Today’s vineyards tend to be small and family-owned, manually harvested and producing low yields – passion remains a vital ingredient. I learn all of this by meeting Eleni, who heads up ‘Wines of Athens’, a marketing cooperative designed to put the vineyards of Attica on the map, from taste to tourism. She brought two winemakers of the five she looks after – Anastasia Fragou of the vineyard bearing her name and Stamatis of Mylonas Winery – both young Athenians passionate about what they do. Like everyone we encountered in Athens, they’re finding the economic climate challenging – and their stories each start with optimism, a ‘before the crisis’ background of how they came into the industry, followed by a sad tale of uncertainty because of the economy. At the time of writing, the Greek government was looking to levy a new tax on the wineries, not just on their production, but on their entire yield – potentially catastrophic for this millennia-old tradition of small-batch winemaking. Like some awkward Greek tragedy, history repeats itself and the future of Greek winemaking hangs in the balance. That said, I didn’t feel that these winemakers were in the business just to make money – their passion for what they do shone through over and above the commerciality.
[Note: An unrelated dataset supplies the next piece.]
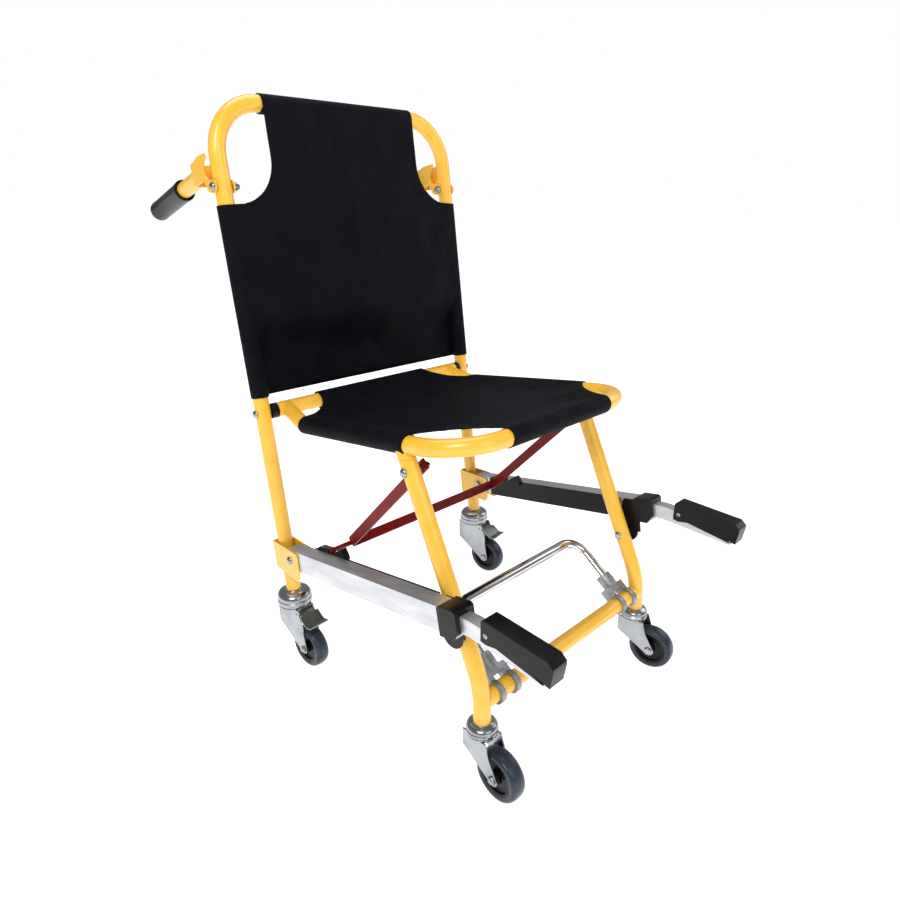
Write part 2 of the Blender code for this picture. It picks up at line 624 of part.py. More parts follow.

So it’s no wonder why these winemakers are turning to cellar-door tourism. If the government won’t help and consumption is at risk, other sources of income and ways of reaching the wider world may be the answer. Austerity or no austerity, the spirit of Dionysis lives on – each vineyard, each wine, has a fascinating story of its own, waiting to be discovered. And in combination, a ‘grape day out’ in Attica awaits those who want to experience 4,000 years of history.
Wines of Athens wineries are within easy reach of the city. Next to the wineries are important archeological sites, monuments, beautiful landscapes and breathtaking beaches. In one day you can easily visit the wineries, taste the wines, get a real sense of ancient history and take a swim in the blue waters of Attica.
Photography courtesy of Wines of Athens and iStock
Get out there
… try some unique Savatiano or Retsina.
… take a trip to the Attica vineyards. Wines of Athens can help you arrange day trips. Athens is the only European capital with vineyards within its greater city limits. If that’s not reason enough to go, we don’t know what is.
… combine your wine trip to Attica with some amazing ancient sites of interest nearby. There are quite a few – a little research goes a long way.
… miss an intro to Greek wine at a wine bar in the city, we visited ‘Wine Point’, next to the Acropolis Museum.
… expect a five-star experience at the vineyards. Rustic is charming, after all.
… miss something truly quirky. Eleni who runs the Wines of Athens cooperative heads up the Acropolis chapter of the ‘Society of Nine Lives’ – a cat protection charity. She offers petting tours.